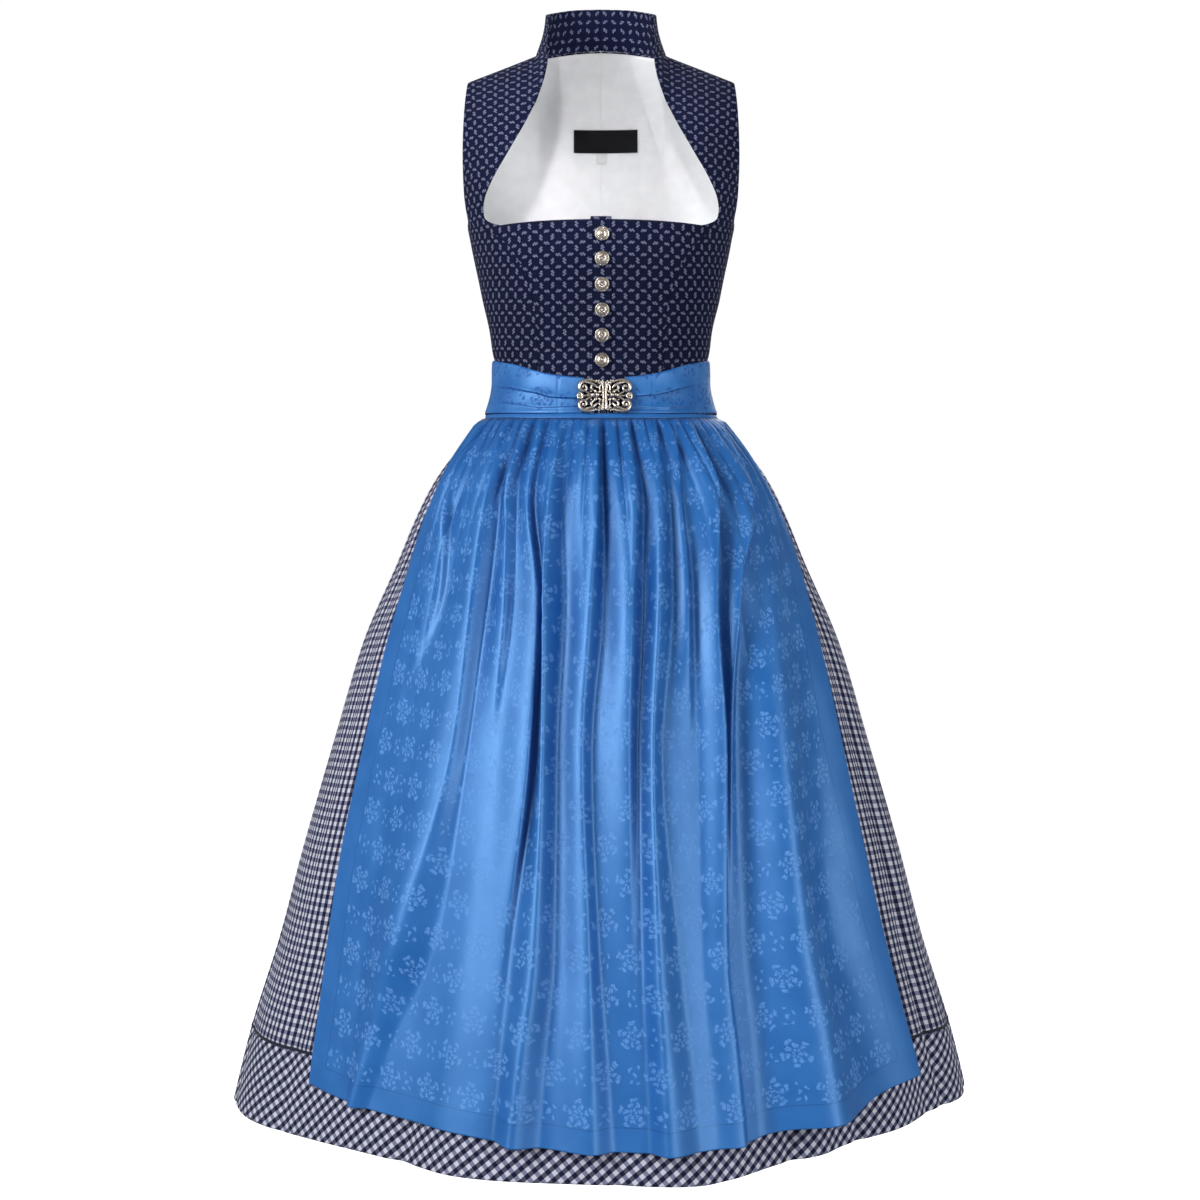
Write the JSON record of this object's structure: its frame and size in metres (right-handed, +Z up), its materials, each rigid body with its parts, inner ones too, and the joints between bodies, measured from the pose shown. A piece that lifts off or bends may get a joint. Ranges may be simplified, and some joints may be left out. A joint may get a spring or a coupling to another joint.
{
  "type": "dirndl",
  "caption": "Sleeveless calf-length dirndl with stand collar and deep neckline, gathered checked skirt with bias hem band, and a gathered satin apron closed by a metal clasp, shown worn",
  "frame": {"origin": "midway between the two shoulder seams, on the line that joins them, where the wearer's shoulders hold the dress up", "axes": "+Z up, +X to the right of somebody facing the front of the dress, -Y the way the front faces"},
  "size_m": [0.8007, 0.6716, 1.214],
  "materials": {
    "bodice": "matt navy cotton with a small pale sprig",
    "lining": "smooth pale grey lining with a soft sheen",
    "label": "bare black woven label",
    "size_tab": "bare white woven tab",
    "check": "matt navy and white woven check",
    "piping": "dark navy corded piping",
    "apron": "mid blue satin with a tonal woven flower figure",
    "metal": "old silver with a warm tone, dark in its hollows"
  },
  "bodies": {
    "root": {"front_left": "bodice", "front_right": "bodice", "side_front_left": "bodice", "side_front_right": "bodice", "back_left": "bodice", "back_right": "bodice", "button_band": "bodice", "collar_left": "bodice", "collar_right": "bodice", "lining_back_left": "lining", "lining_back_right": "lining", "label": "label", "size_tab": "size_tab", "button_1": "metal", "button_2": "metal", "button_3": "metal", "button_4": "metal", "button_5": "metal", "button_6": "metal", "skirt_front": "check", "skirt_back": "check", "hem_band_front": "check", "hem_band_back": "check", "piping_front": "piping", "piping_back": "piping", "apron_skirt": "apron", "apron_heading": "apron", "apron_band_left": "apron", "apron_band_right": "apron", "clasp_left": "metal", "clasp_right": "metal"}
  },
  "joints": []
}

------

**Objective:** State the number of lines in the data that include the string "frame", and add nothing else.

**Task response:** 2